There is good reason to return to anarchism, particularly in the wake of the experience of the 20th century. The main theoretical alternative to anarchism as a framework for progressive thought, Marxism, was derailed during the last century, giving rise to social and political systems that were a betrayal of progressive hopes. Whether or not the totalitarianism associated with Marxist states was or was not in keeping with Karl Marx's writings is a vexing theoretical question. In any case, anarchists of the 19th century, criticizing Marx, predicted with uncanny accuracy the problems that beset Marxist states in the 20th century.

What distinguishes anarchism from Marxism, a distinction that both drives the mutual suspicion between them and that makes anarchism relevant for us today, is anarchism's embrace of radical equality and its consequent rejection of an avant-garde party. For anarchism, all social change must happen on the basis of recognition of the equality of participants in that change. There is no distinction to be drawn between those who lead and those who follow, between those who have knowledge and those who trust them, or between party members and nonmembers. To believe in these distinctions is to fail to grasp the fundamental problem besetting almost all previous existing social orders, that of hierarchy. Whereas for Marx the issue to be overcome in capitalism is exploitation, for anarchists it is domination.
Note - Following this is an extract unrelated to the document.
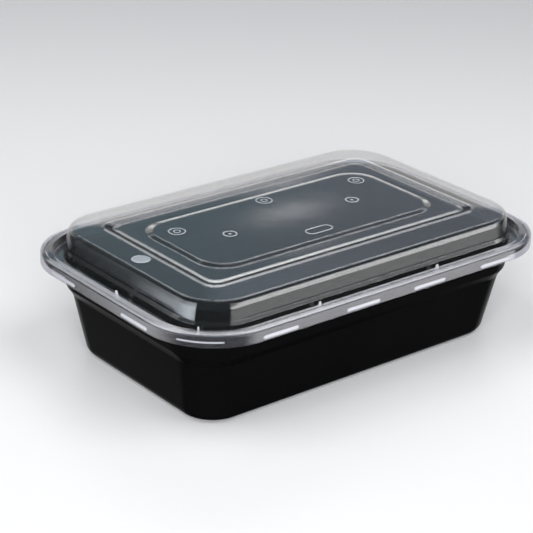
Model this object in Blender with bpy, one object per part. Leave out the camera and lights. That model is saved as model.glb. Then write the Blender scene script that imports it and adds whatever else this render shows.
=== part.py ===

There is more to this difference than the substitution of one term for another. For Marx, exploitation occurs in a specific sector of society; exploitation is an economic phenomenon. Recall Marx's concept of exploitation: It is the extraction of surplus value from the workers. Surplus value, in turn, represents the amount of labor performed by the workers that is not returned to them by the capitalist. Other areas of society may well foster or reinforce exploitation, but it is exploitation itself that is the lynchpin of Marx's analysis of capitalism.

This has two consequences. First, all social change, if it is to be effective, must focus on the economic relations between the capitalist and the worker. Marx was the first thinker to claim, in effect, that “it's the economy, stupid.” Second, if the economy is to be the central focus of social change, then it is best for those who know how the economy works and how to change it to lead the struggle, hence the emergence of the avant-garde party in Marxist political tradition.

The anarchist concept of domination is different from that of exploitation, and not because it points elsewhere than the economy. It is, in fact, a different kind of concept. Whereas exploitation points to a specific social sector, domination does not. Domination occurs wherever there is hierarchy, wherever one person or group holds sway over another in a way that forces the latter to do the bidding of the former. There is domination in gender relationships, in racial relationships, around the issue of sexual orientation, in political movements, and elsewhere. Although some hierarchies may be more deleterious or have wider ramifications than others, domination in all its forms is to be resisted. There is no privileged point of focus, as there is with the concept of exploitation.